Your objective: Give the material again in full, matching it exactly.

Dataset section:
--- begin ---

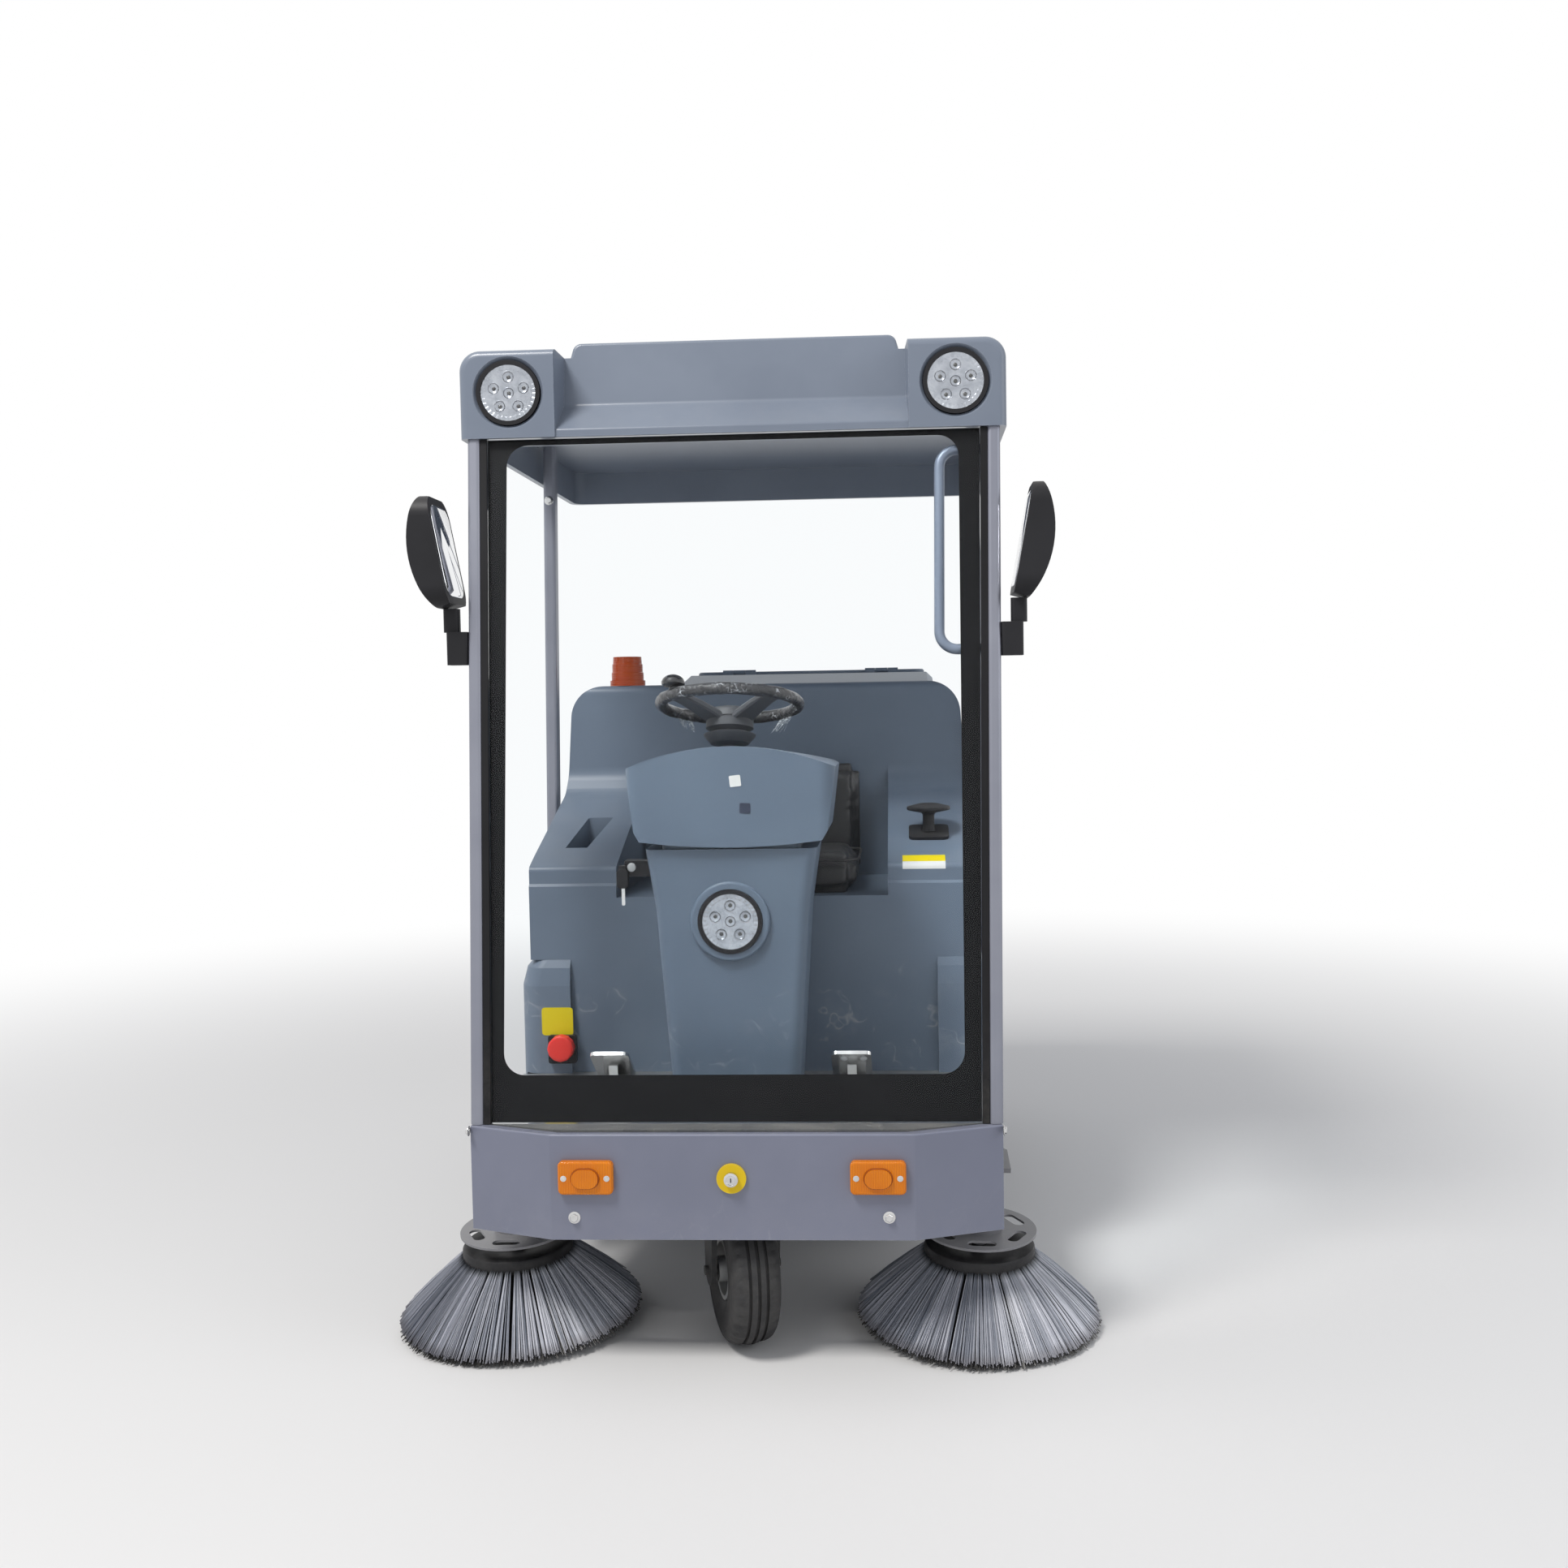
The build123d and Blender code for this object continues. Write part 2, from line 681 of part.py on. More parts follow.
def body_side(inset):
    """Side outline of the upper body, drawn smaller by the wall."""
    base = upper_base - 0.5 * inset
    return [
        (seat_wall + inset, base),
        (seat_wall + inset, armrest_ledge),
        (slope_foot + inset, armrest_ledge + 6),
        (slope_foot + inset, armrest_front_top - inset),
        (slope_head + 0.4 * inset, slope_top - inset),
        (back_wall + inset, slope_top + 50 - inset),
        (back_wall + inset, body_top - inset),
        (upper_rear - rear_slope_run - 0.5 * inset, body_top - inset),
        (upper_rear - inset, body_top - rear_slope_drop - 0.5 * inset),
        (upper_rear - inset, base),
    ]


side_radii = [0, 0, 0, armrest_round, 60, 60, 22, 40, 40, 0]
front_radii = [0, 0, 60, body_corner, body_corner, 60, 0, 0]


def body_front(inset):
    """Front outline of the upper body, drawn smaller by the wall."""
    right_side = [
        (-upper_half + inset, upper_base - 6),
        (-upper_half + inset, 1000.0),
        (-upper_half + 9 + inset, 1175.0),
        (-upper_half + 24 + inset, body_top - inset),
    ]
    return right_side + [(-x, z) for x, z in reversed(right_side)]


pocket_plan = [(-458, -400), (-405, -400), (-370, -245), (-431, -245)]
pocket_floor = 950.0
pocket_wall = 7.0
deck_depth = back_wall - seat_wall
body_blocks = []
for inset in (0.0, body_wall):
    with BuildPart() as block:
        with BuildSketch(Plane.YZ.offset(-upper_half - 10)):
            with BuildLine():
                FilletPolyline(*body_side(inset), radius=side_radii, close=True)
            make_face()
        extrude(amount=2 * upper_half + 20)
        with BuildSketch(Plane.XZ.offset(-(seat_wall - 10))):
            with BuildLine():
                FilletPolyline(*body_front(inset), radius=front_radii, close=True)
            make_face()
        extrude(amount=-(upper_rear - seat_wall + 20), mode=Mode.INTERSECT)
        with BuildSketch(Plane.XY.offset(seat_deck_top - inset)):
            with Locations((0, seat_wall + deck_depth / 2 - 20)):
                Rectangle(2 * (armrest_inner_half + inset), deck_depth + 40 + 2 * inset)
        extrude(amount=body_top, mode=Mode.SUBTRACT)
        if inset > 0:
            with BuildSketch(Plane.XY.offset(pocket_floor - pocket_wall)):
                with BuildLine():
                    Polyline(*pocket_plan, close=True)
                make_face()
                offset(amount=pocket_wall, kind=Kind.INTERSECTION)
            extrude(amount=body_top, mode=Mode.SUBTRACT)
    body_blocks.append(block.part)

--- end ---

Response to the exercise:
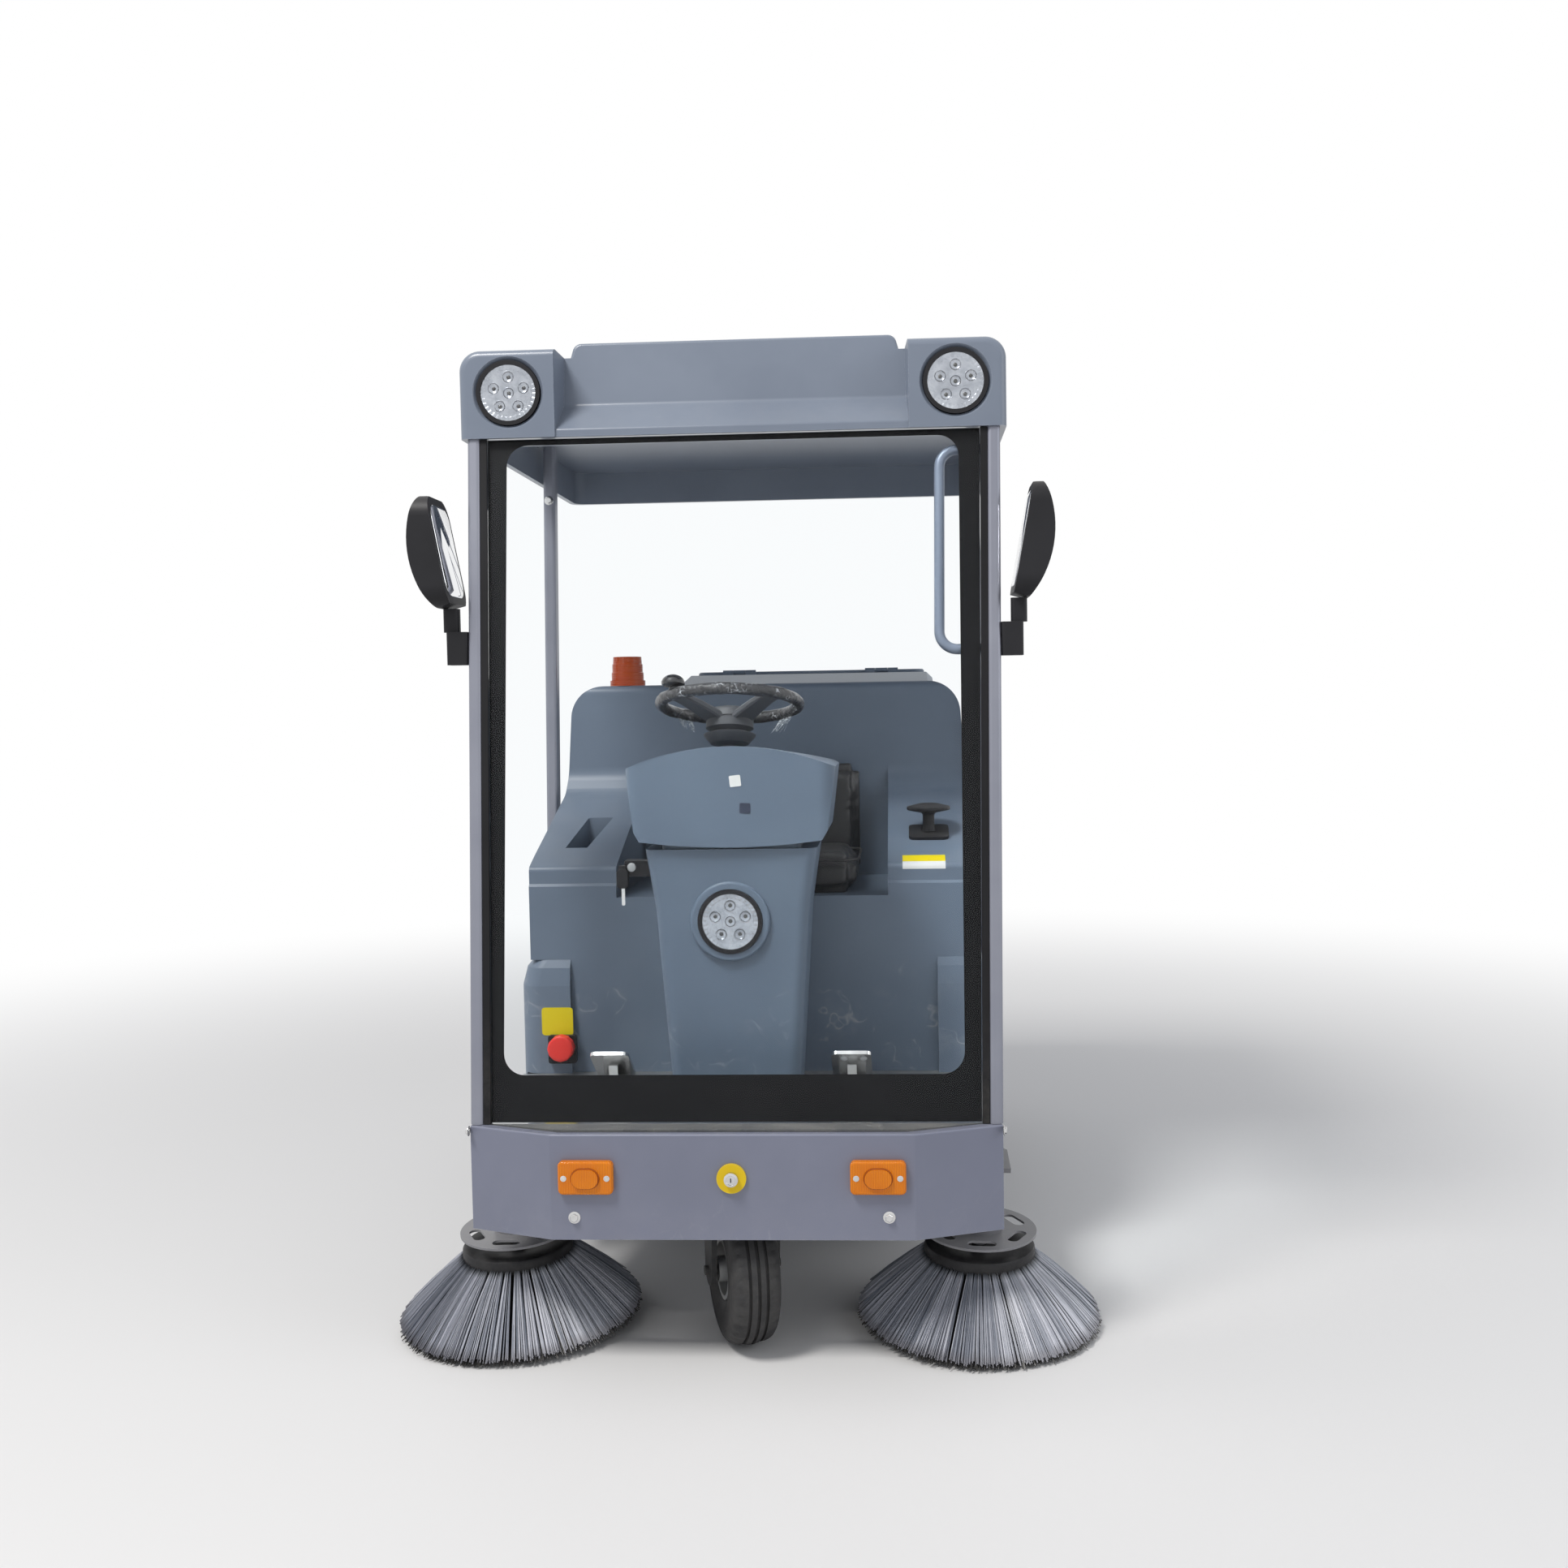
The build123d and Blender code for this object continues. Write part 2, from line 681 of part.py on. More parts follow.
def body_side(inset):
    """Side outline of the upper body, drawn smaller by the wall."""
    base = upper_base - 0.5 * inset
    return [
        (seat_wall + inset, base),
        (seat_wall + inset, armrest_ledge),
        (slope_foot + inset, armrest_ledge + 6),
        (slope_foot + inset, armrest_front_top - inset),
        (slope_head + 0.4 * inset, slope_top - inset),
        (back_wall + inset, slope_top + 50 - inset),
        (back_wall + inset, body_top - inset),
        (upper_rear - rear_slope_run - 0.5 * inset, body_top - inset),
        (upper_rear - inset, body_top - rear_slope_drop - 0.5 * inset),
        (upper_rear - inset, base),
    ]


side_radii = [0, 0, 0, armrest_round, 60, 60, 22, 40, 40, 0]
front_radii = [0, 0, 60, body_corner, body_corner, 60, 0, 0]


def body_front(inset):
    """Front outline of the upper body, drawn smaller by the wall."""
    right_side = [
        (-upper_half + inset, upper_base - 6),
        (-upper_half + inset, 1000.0),
        (-upper_half + 9 + inset, 1175.0),
        (-upper_half + 24 + inset, body_top - inset),
    ]
    return right_side + [(-x, z) for x, z in reversed(right_side)]


pocket_plan = [(-458, -400), (-405, -400), (-370, -245), (-431, -245)]
pocket_floor = 950.0
pocket_wall = 7.0
deck_depth = back_wall - seat_wall
body_blocks = []
for inset in (0.0, body_wall):
    with BuildPart() as block:
        with BuildSketch(Plane.YZ.offset(-upper_half - 10)):
            with BuildLine():
                FilletPolyline(*body_side(inset), radius=side_radii, close=True)
            make_face()
        extrude(amount=2 * upper_half + 20)
        with BuildSketch(Plane.XZ.offset(-(seat_wall - 10))):
            with BuildLine():
                FilletPolyline(*body_front(inset), radius=front_radii, close=True)
            make_face()
        extrude(amount=-(upper_rear - seat_wall + 20), mode=Mode.INTERSECT)
        with BuildSketch(Plane.XY.offset(seat_deck_top - inset)):
            with Locations((0, seat_wall + deck_depth / 2 - 20)):
                Rectangle(2 * (armrest_inner_half + inset), deck_depth + 40 + 2 * inset)
        extrude(amount=body_top, mode=Mode.SUBTRACT)
        if inset > 0:
            with BuildSketch(Plane.XY.offset(pocket_floor - pocket_wall)):
                with BuildLine():
                    Polyline(*pocket_plan, close=True)
                make_face()
                offset(amount=pocket_wall, kind=Kind.INTERSECTION)
            extrude(amount=body_top, mode=Mode.SUBTRACT)
    body_blocks.append(block.part)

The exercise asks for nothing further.